> [What to do] Would you quote the material below from its first line through the line containing "and +X (right).", exactly and with both ends included?

> [Recorded information]

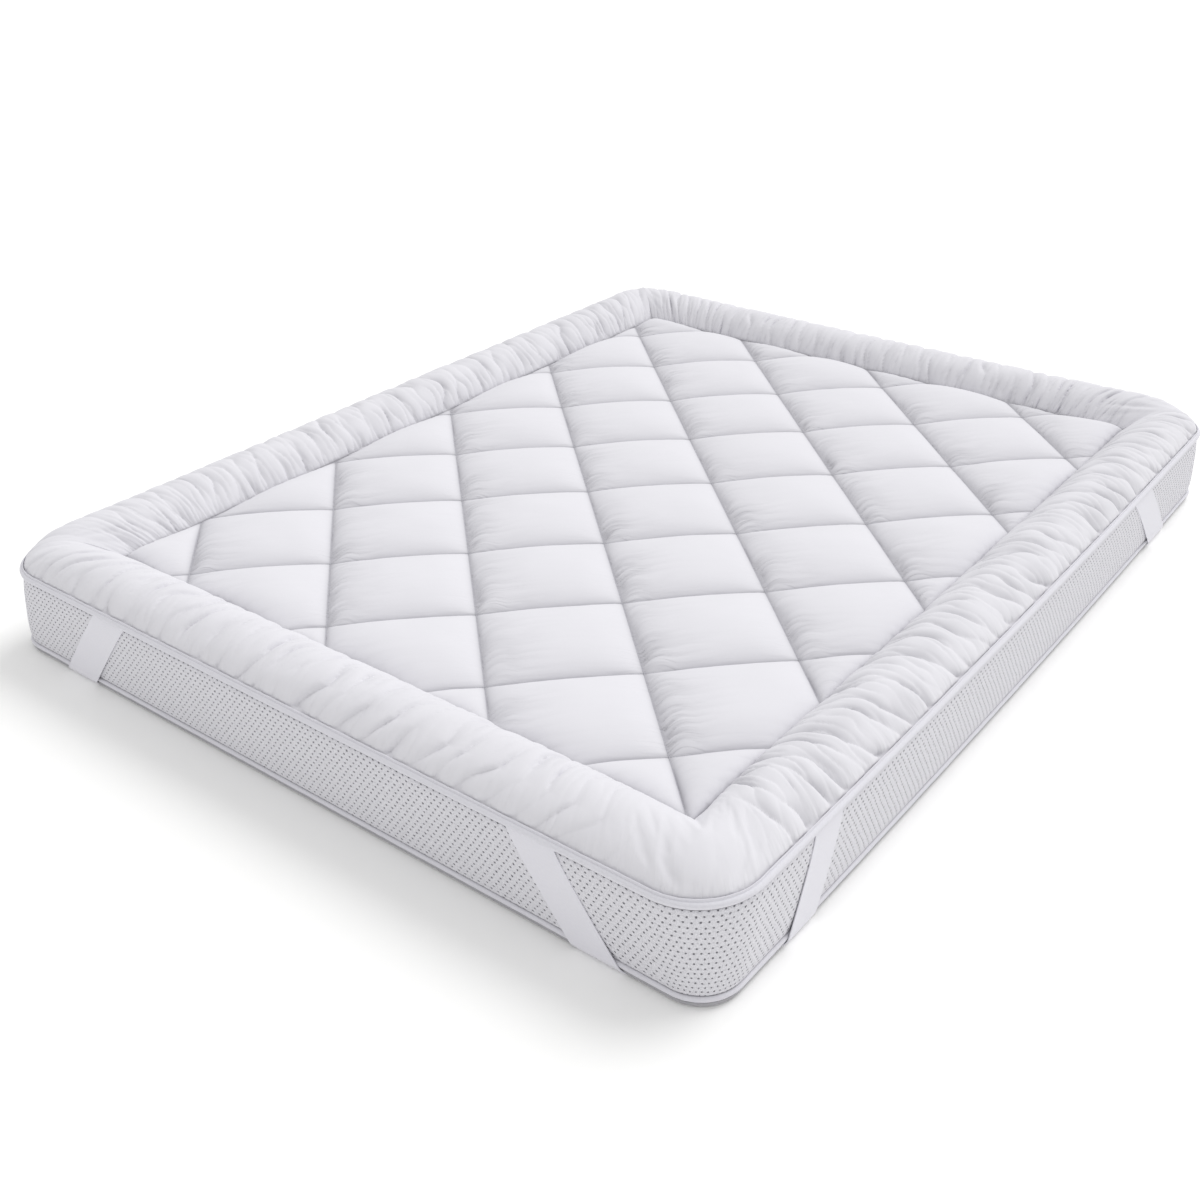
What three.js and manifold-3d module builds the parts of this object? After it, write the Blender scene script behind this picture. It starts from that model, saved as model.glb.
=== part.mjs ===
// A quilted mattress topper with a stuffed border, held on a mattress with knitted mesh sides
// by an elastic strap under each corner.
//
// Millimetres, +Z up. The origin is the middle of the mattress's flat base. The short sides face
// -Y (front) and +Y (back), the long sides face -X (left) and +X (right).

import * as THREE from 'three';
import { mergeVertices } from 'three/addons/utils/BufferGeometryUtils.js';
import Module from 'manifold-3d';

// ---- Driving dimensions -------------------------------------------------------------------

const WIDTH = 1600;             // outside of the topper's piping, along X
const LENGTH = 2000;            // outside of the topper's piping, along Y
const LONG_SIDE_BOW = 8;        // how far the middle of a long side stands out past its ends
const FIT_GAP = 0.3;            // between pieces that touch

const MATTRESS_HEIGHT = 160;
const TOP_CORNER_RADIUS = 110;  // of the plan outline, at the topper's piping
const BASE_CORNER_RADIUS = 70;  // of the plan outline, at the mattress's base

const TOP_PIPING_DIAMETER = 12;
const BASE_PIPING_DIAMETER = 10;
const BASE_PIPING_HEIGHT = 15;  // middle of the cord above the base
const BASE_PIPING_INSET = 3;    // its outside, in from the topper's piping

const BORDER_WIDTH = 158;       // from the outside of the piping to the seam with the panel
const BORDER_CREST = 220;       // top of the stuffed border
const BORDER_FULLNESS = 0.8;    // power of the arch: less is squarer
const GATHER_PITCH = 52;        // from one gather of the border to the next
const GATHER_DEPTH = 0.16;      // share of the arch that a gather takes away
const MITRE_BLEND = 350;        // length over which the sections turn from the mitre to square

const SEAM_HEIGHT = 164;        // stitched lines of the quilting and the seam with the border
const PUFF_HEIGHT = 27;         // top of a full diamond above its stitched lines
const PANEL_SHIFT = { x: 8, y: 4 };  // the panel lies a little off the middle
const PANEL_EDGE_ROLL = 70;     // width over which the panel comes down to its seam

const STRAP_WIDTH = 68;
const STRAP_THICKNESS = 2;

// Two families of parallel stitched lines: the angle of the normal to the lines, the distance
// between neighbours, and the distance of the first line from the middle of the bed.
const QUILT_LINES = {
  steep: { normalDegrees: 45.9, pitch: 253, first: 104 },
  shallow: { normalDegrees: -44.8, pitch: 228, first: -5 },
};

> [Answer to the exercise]
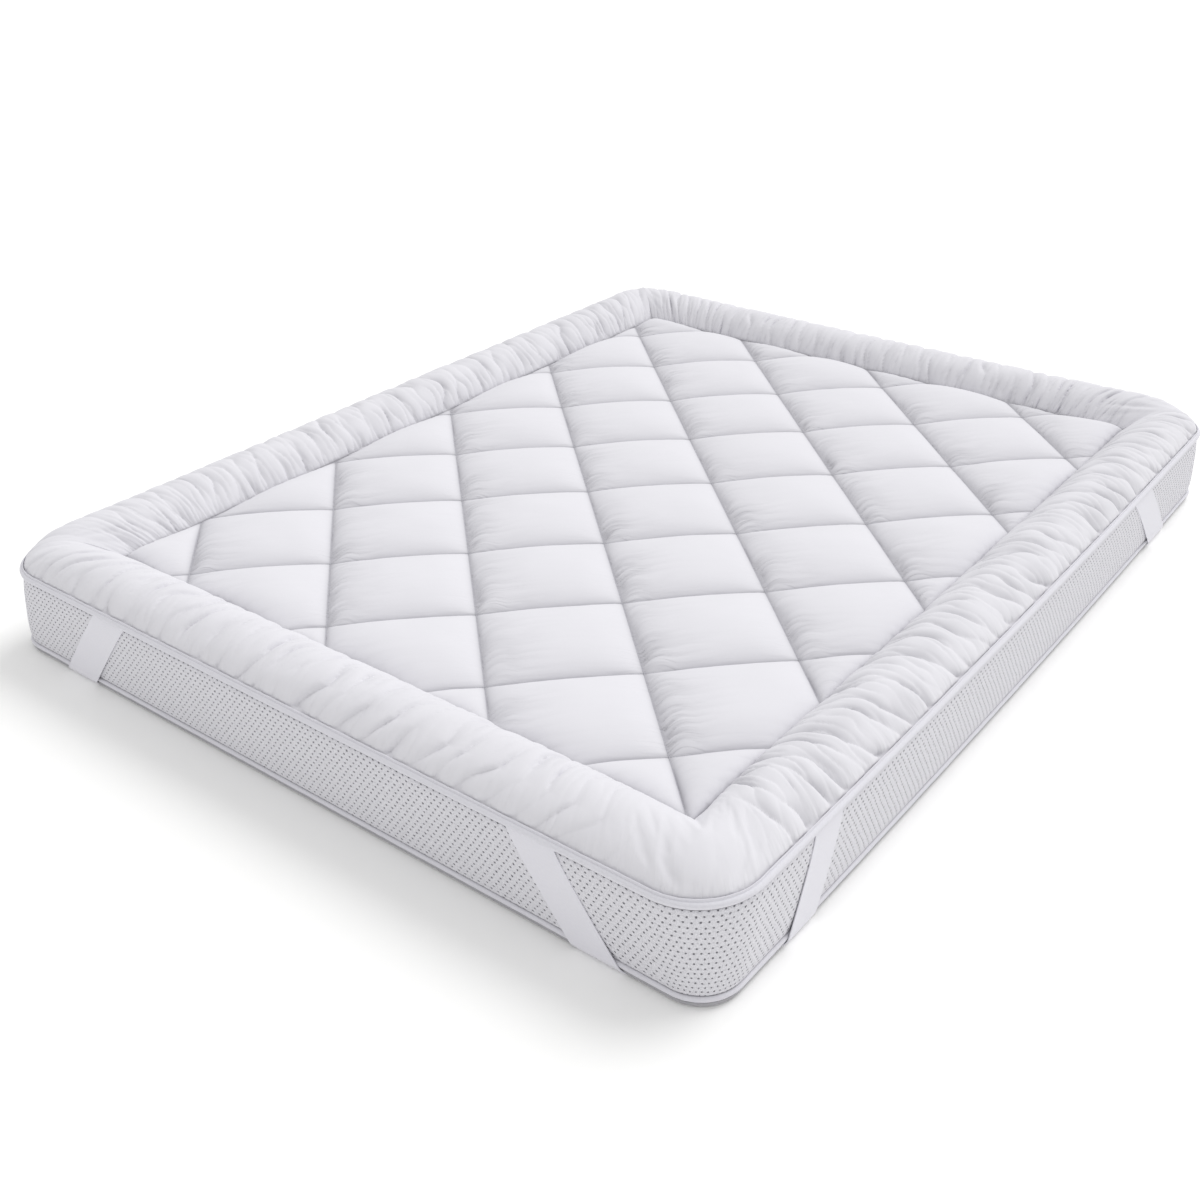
What three.js and manifold-3d module builds the parts of this object? After it, write the Blender scene script behind this picture. It starts from that model, saved as model.glb.
=== part.mjs ===
// A quilted mattress topper with a stuffed border, held on a mattress with knitted mesh sides
// by an elastic strap under each corner.
//
// Millimetres, +Z up. The origin is the middle of the mattress's flat base. The short sides face
// -Y (front) and +Y (back), the long sides face -X (left) and +X (right).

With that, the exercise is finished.